Ekweremadu, had in a point of order, warned that the large number of graduates that Nigeria’s higher institutions were turning out yearly but who cannot be absorbed by the labour market, is a time bomb waiting to explode.
But in his reaction, a Professor of Finance at the University of Lagos, Dr. Wilifred Iyiegbuniwe, described the proposed payment of living stipends to unemployed Nigerians as a utopian agenda that would plunge the economy into a disaster.
According to Iyiegbuniwe, the proponents of the welfare agenda might have underestimated the number of the unemployed Nigerians, “otherwise they would have known that the project is not feasible because there is no way the country will afford to finance it.”
He stated that Nigerians are not welfare-orientated people but capitalists that needed to be empowered to be able to fend for themselves.
“This resolution, if implemented, will create more indolent citizens. Nigerians are hard working. What they need is the appropriate environment through sound fiscal and monetary policies to unleash their potentials.
“This can be done with the creation of skill acquisition and manpower development centre and match it with enterprise grants that are guaranteed by the government to enable them to start their own enterprises. But care must be exercised to ensure that it is not riddled with corruption.
“Our problem is that we copy things from other countries without studying there long term implications on the economy. We should see the trouble the United States is having with its social welfare scheme like the health insurance and also note that the pressure from welfare programmes is one of the forces propelling the Brexit movement in Great Britain.
“Social welfare scheme will mean more burden on the taxpayers. It can neither be sustained nor yield any economic benefit. It will be another avenue of corruption for politicians to steal more from the public purse only that this time they will be pretending to be helping the common man,” Iyiegbuniwe said.
Similarly, a Professor of Economics at the University of Lagos, Dr. Ndubisi Nwokoma, noted that the federal government is presently faced with serious fiscal challenges, adding that “this proposal will just increase the cost of governance disproportionately and sink the country deeper into debt.”
“The federal government cannot even meet its obligations and sustain it bureaucracy efficiently.

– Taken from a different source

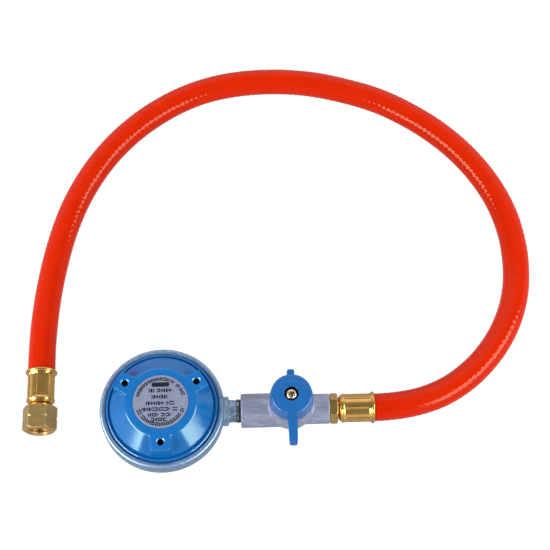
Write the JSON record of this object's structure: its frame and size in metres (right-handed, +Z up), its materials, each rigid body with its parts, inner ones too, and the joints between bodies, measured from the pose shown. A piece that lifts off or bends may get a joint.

Presently, the government’s debt servicing ratio to its revenue is quite high. It is struggling and borrowing to carry on.
“So, if it does not have the money to maintain its bureaucracy, how can it afford the stipends for unemployed Nigerians? Do they know the population of unemployed Nigerians? Do they know how many tertiary and secondary schools graduates that are unemployed, including those that cannot go to school?
“I think that they just want to arouse the emotions of the people by feeding them with false hope just to make them happy,” stated.
On his part, the Director General of Nigeria Employers’ Consultative Association (NECA), Dr. Timothy Olawale, urged the government not to “further burden the already overtaxed private businesses” to fund the social welfare scheme for the teeming unemployed Nigerians.”
Olawale, in a statement that conveyed the NECA’s reaction on the Senate’s resolution, noted that “so far, all the social intervention programmes has been cosmetics and short-term in nature without potential to solve the real issues of unemployment. “Government at all levels must take a more than cursory look at the private sector.
“More deliberate effort should be put in place to support the organised private sector to grow and create employment by ensuring a favourable operating environment. Businesses are currently overburdened with different forms of taxes and levies, inadequate infrastructure and unfriendly regulatory environment. The solution to the teething unemployment scourge of our nation lies in resolving these challenges.”
In his reaction on the matter, a financial consultant and Chief Executive Officer of BIC Consultancy Services Limited, Dr. Boniface Chizea, said inasmuch as it was good to contemplate payment of stipends to the unemployed, the situation in the country today would not encourage such initiative.
He state: “What the country should do for now is to prioritise and jumpstart growth for increased productivity, job opportunities, reduce inflationary spiral and the misery index in the land.”
Chizea also described the Senate’s resolution requesting the fiscal authorities to commence the payment of stipends to the unemployed until they are able to find jobs as “a very humane proposition and is a practice which is common with developed, matured and stable economies of the world, for instance Great Britain. But for such economies, things are a lot more organised and they are able to be intentional as they take such decisions.”
However, he advised the government to, “first take time to do some calculations to find out if it is able to complete it, otherwise you start only to discover that you are not able to and then you become the taunt; laughing stock of bystanders even though no one can argue about how laudable this proposal is.
“We are at a situation where the employed are not getting their salaries regularly, particularly at the sub national tier of government, and resort has been to seek for bailouts. The fiscal authorities would also seem to have won the argument that the problem confronting the nation is not really the rising debt stock but inadequate revenue flow to meet due obligations hence the introduction of the Finance Bill, which was meant to boost revenue flows.”
He, nevertheless, demanded that “this country must rise up to the challenge of rising unemployment, which has accounted for rising social crimes and largely accounted for Nigeria being tagged the poverty capital of the world displacing India that hitherto held the baton.”
However, the immediate past Head, Department of Economics and Management Studies, Afe Babalola University, Ado-Ekiti, Prof. Samuel Igbatayo, welcomed the initiative, saying it was a step in the right direction.
Igbatayo suggested that the issue may be developed as a Social Protection Programme, aimed at mediating poverty and vulnerability, particularly among the youth.
“Often tied to a form of labour in return for monthly stipends, the social protection initiative can transform unemployed youth to become productive members of society. The scheme may embrace skills acquisition and entrepreneurship to nurture future leaders.
“The scheme, in a pilot phase, may support unemployed tertiary education graduates for up to five years, during which they are engaged in a labour activity as well as skills acquisition/entrepreneurship initiative,” he said.
Speaking in the same vein, an Associate Professor, Department of Banking and Finance, Chukwuemeka Odumegwu Ojukwu University, Igbarim Campus, Anambra State, Dr. Jackson Ikeora, viewed the Senate’s resolution as a worthy proposal from the perspective of poverty alleviation scheme.